Reproduce all entries verbatim, with nothing added or dropped.
-- Begin --
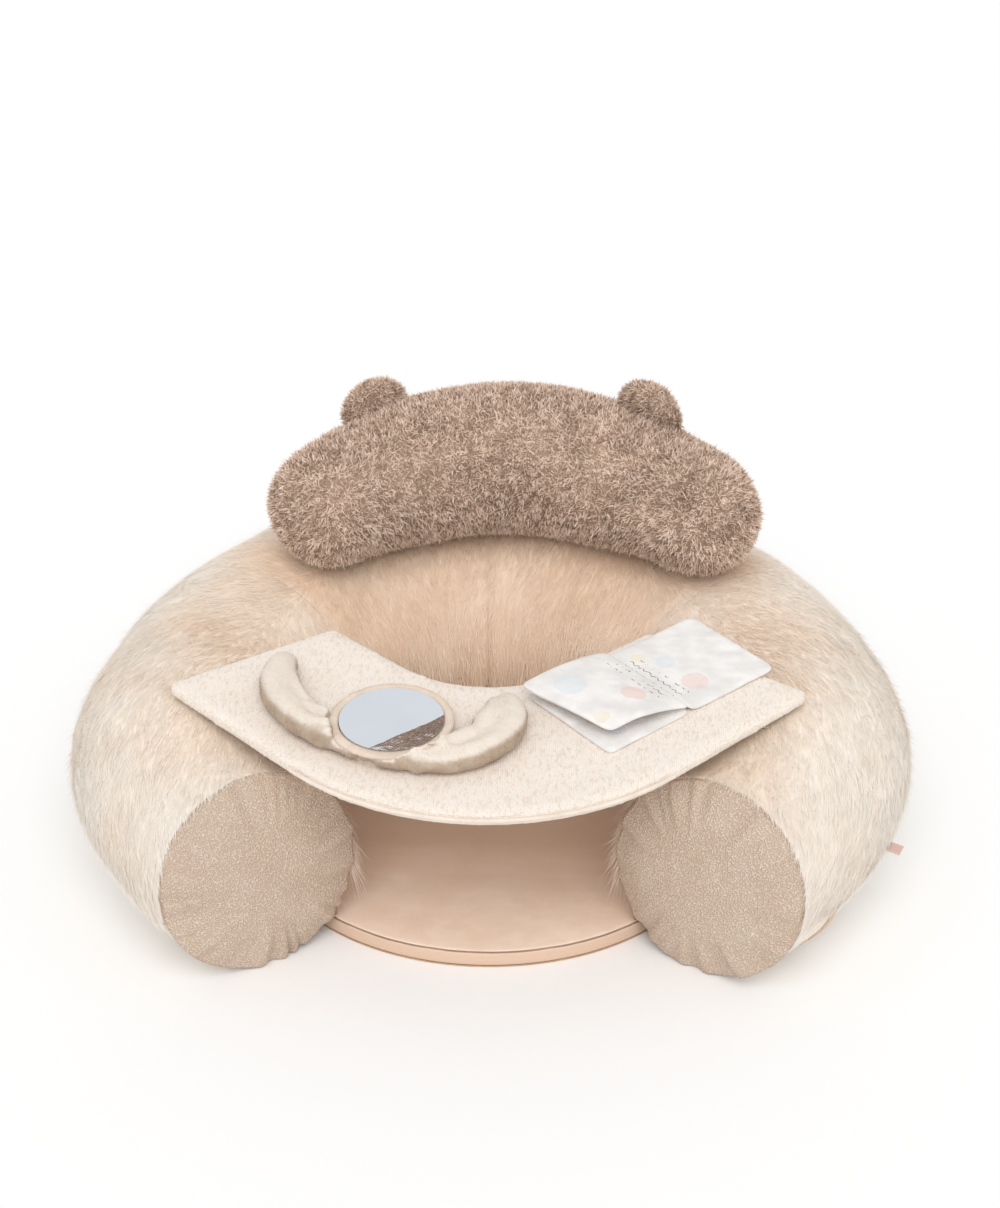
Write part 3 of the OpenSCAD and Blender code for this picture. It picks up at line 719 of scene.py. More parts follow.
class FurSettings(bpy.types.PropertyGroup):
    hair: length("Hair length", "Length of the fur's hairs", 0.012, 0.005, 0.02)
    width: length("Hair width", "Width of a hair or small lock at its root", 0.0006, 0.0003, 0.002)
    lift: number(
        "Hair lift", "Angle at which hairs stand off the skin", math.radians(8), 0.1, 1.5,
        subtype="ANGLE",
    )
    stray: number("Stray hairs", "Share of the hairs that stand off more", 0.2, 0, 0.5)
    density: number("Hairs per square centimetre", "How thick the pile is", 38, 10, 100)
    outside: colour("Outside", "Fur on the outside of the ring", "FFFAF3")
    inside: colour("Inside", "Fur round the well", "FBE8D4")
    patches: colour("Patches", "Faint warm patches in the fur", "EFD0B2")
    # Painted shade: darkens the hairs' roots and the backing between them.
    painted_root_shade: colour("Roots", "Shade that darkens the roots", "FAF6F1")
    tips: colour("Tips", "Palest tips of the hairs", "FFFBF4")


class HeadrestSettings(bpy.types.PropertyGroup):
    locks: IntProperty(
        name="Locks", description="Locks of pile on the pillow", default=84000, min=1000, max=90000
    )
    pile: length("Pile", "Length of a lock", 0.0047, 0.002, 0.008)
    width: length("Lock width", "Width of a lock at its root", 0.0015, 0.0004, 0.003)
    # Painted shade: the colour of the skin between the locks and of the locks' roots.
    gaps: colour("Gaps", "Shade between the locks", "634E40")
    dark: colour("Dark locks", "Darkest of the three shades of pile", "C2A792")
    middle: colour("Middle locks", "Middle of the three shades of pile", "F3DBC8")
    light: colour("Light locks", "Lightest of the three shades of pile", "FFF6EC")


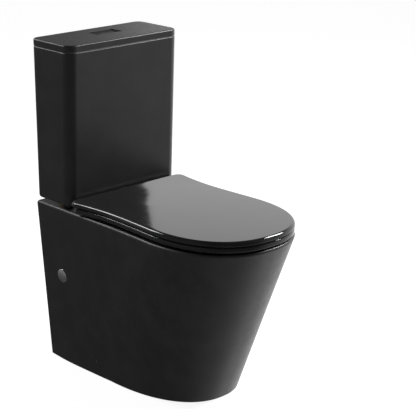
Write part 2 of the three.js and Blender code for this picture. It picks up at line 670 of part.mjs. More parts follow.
-- End --
--- Exercise result ---
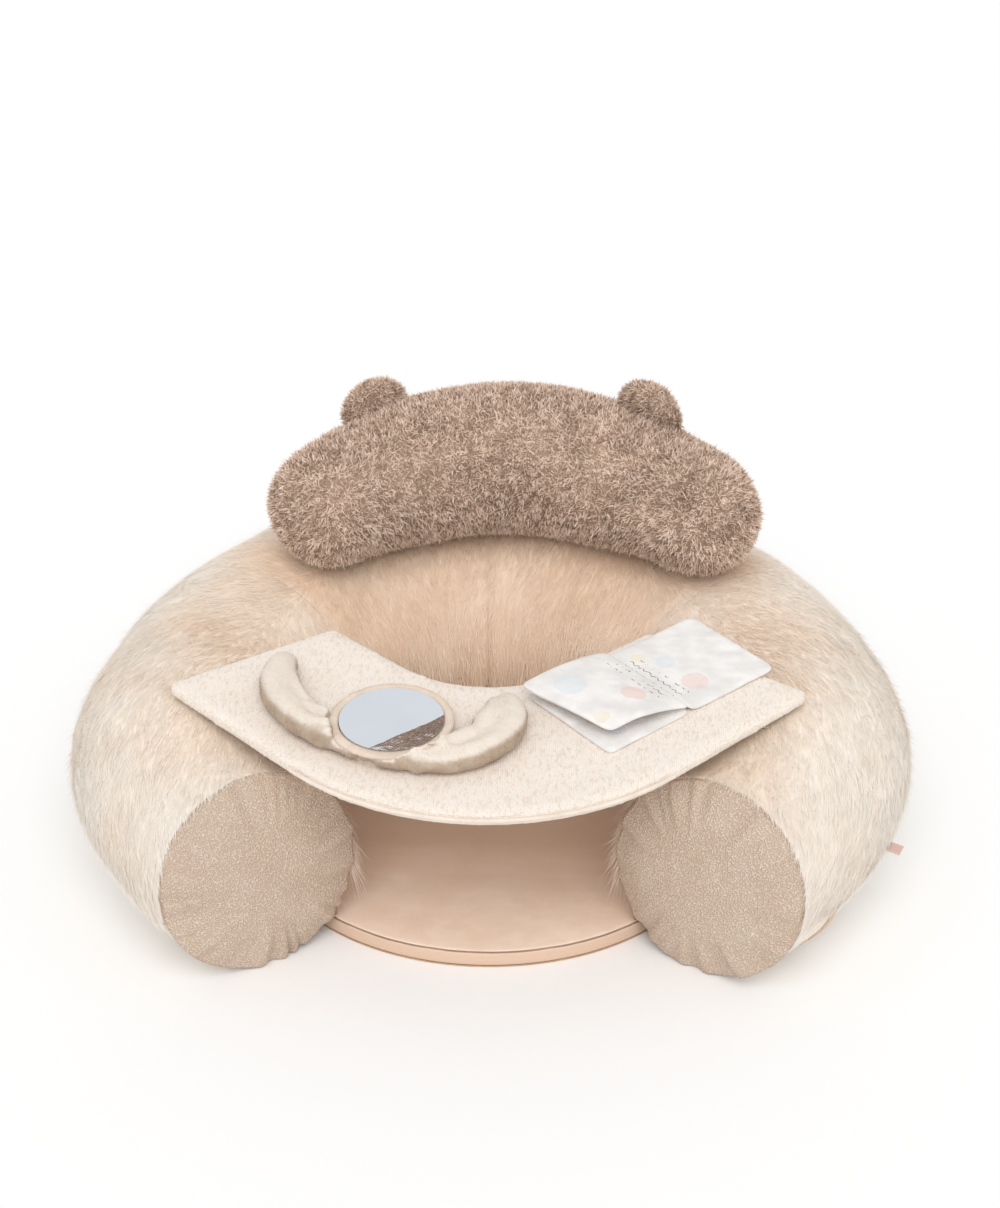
Write part 3 of the OpenSCAD and Blender code for this picture. It picks up at line 719 of scene.py. More parts follow.
class FurSettings(bpy.types.PropertyGroup):
    hair: length("Hair length", "Length of the fur's hairs", 0.012, 0.005, 0.02)
    width: length("Hair width", "Width of a hair or small lock at its root", 0.0006, 0.0003, 0.002)
    lift: number(
        "Hair lift", "Angle at which hairs stand off the skin", math.radians(8), 0.1, 1.5,
        subtype="ANGLE",
    )
    stray: number("Stray hairs", "Share of the hairs that stand off more", 0.2, 0, 0.5)
    density: number("Hairs per square centimetre", "How thick the pile is", 38, 10, 100)
    outside: colour("Outside", "Fur on the outside of the ring", "FFFAF3")
    inside: colour("Inside", "Fur round the well", "FBE8D4")
    patches: colour("Patches", "Faint warm patches in the fur", "EFD0B2")
    # Painted shade: darkens the hairs' roots and the backing between them.
    painted_root_shade: colour("Roots", "Shade that darkens the roots", "FAF6F1")
    tips: colour("Tips", "Palest tips of the hairs", "FFFBF4")


class HeadrestSettings(bpy.types.PropertyGroup):
    locks: IntProperty(
        name="Locks", description="Locks of pile on the pillow", default=84000, min=1000, max=90000
    )
    pile: length("Pile", "Length of a lock", 0.0047, 0.002, 0.008)
    width: length("Lock width", "Width of a lock at its root", 0.0015, 0.0004, 0.003)
    # Painted shade: the colour of the skin between the locks and of the locks' roots.
    gaps: colour("Gaps", "Shade between the locks", "634E40")
    dark: colour("Dark locks", "Darkest of the three shades of pile", "C2A792")
    middle: colour("Middle locks", "Middle of the three shades of pile", "F3DBC8")
    light: colour("Light locks", "Lightest of the three shades of pile", "FFF6EC")


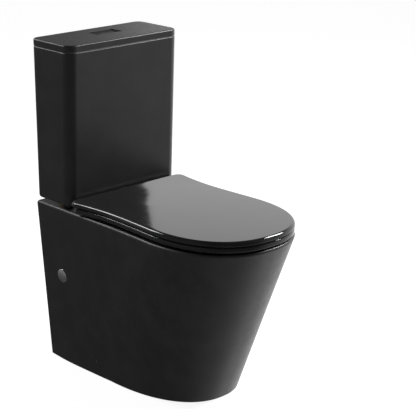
Write part 2 of the three.js and Blender code for this picture. It picks up at line 670 of part.mjs. More parts follow.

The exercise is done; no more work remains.